Throughout his life Akef fought authoritarianism and was dedicated to the empowerment of his people.
Having joined the Brotherhood during the time of its founder Hasan el-Banna and campaigned against British occupation, Akef spent nearly a third of his life in jail under various military dictatorships beginning with a 20-year stint in 1954 following a failed uprising against King Farouk.
He was imprisoned again without trial in 1996 under the regime of Hosni Mubarak for heading the international wing of the Muslim Brotherhood. This injustice compelled the IHRC to adopt Akef as a prisoner of faith.
Most latterly, Akef was arrested in 2013 as part of a huge and violent crackdown by the military government led by General Sisi after it came to power by toppling the first democratically elected leader of Egypt, Mohammed el-Morsi.
Akef and other defendants, including the Brotherhood’s Deputy Supreme Guide Khairat Al-Shater (another IHRC prisoner of faith), were sentenced to life imprisonment in a show trial for the role they allegedly played in protests held on 30 June 2013 in Cairo’s Mokattam neighbourhood where demonstrators attacked the Brotherhood’s headquarters. Clashes erupted in which up to 12 people were killed.
The scale of repression against opposition activists since the 2013 military coup is almost unprecedented. Egyptian authorities have designated the Brotherhood as a terrorist organisation. Thousands of Brotherhood and other activists have been rounded up and jailed, and in many cases subjected to inhumane treatment and/or torture. Most of the main political opposition is currently behind bars. Opposition media has been all but silenced by the closure of media outlets and arrests of journalists deemed to be critical of the regime.

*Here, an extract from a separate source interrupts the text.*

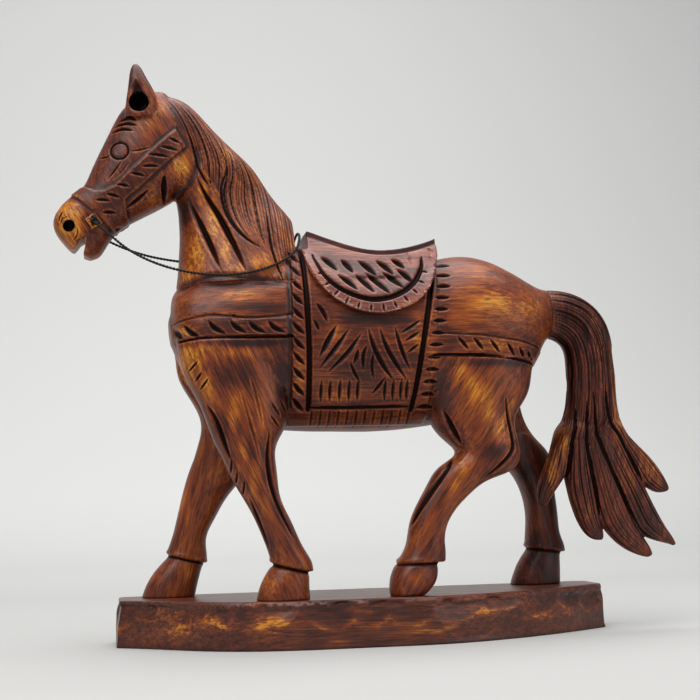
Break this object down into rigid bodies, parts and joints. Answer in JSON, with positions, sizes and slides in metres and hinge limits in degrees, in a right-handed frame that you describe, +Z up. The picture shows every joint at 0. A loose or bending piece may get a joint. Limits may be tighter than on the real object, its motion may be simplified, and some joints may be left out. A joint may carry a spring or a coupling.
{
  "type": "carved wooden horse figurine",
  "caption": "Carved and lacquered wooden walking horse with carved bridle, saddle, blanket and straps, cord reins, and a hewn boat-shaped plinth.",
  "frame": {"origin": "on the plinth's underside, below the middle of the horse", "axes": "+Z up, the horse walks towards -X, its left side faces -Y"},
  "size_m": [0.3142, 0.0802, 0.285],
  "materials": {
    "horse_wood": "hand-carved hardwood, red-brown stain rubbed back to amber on the ridges, gloss lacquer",
    "saddle_wood": "carved hardwood, dark stain in the cuts, gloss lacquer",
    "tail_wood": "carved hardwood, strands cut lengthwise, dark stain, gloss lacquer",
    "plinth_wood": "hewn hardwood, mottled stain, gloss lacquer",
    "dowel_beech": "plain beech dowel",
    "screw_steel": "yellow-zinc wood screw",
    "rein_cord": "black waxed cotton cord, two strands"
  },
  "bodies": {
    "root": {"dowel_foreleg_left_front": "dowel_beech", "dowel_foreleg_left_rear": "dowel_beech", "dowel_foreleg_right_front": "dowel_beech", "dowel_foreleg_right_rear": "dowel_beech", "dowel_hindleg_left_front": "dowel_beech", "dowel_hindleg_left_rear": "dowel_beech", "dowel_hindleg_right_front": "dowel_beech", "dowel_hindleg_right_rear": "dowel_beech", "dowel_neck_front": "dowel_beech", "dowel_neck_rear": "dowel_beech", "dowel_saddle_front": "dowel_beech", "dowel_saddle_rear": "dowel_beech", "dowel_tail": "dowel_beech", "foreleg_left": "horse_wood", "foreleg_right": "horse_wood", "hindleg_left": "horse_wood", "hindleg_right": "horse_wood", "neck_and_head": "horse_wood", "plinth": "plinth_wood", "rein_knot_left": "rein_cord", "rein_knot_right": "rein_cord", "reins": "rein_cord", "saddle": "saddle_wood", "screw_foreleg_left": "screw_steel", "screw_foreleg_right": "screw_steel", "screw_hindleg_left": "screw_steel", "screw_hindleg_right": "screw_steel", "tail": "tail_wood", "torso": "horse_wood"}
  },
  "joints": []
}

Laws prohibiting public protests have been enacted and rigorously enforced.
Despite his advancing years and ill health – Akef suffered from cancer among other things – the state continued to keep Akef in solitary confinement and denied him the medical treatment he needed.
IHRC mourns the passing of Akef at a time of year when the Muslim world is remembering another martyr, indeed the ‘Prince of Martyrs’, the Prophet’s grandson, Hussein, killed by a tyrant no less despotic than the one currently presiding over Egypt.
We pray that Allah grants patience and forbearance to his family and accepts the many sacrifices he made to improve the conditions and affairs of Muslims all over the world.
For its part the Egyptian regime would do well to remember that the yearning for freedom and justice is a natural human impulse that no amount of force or repression can extinguish.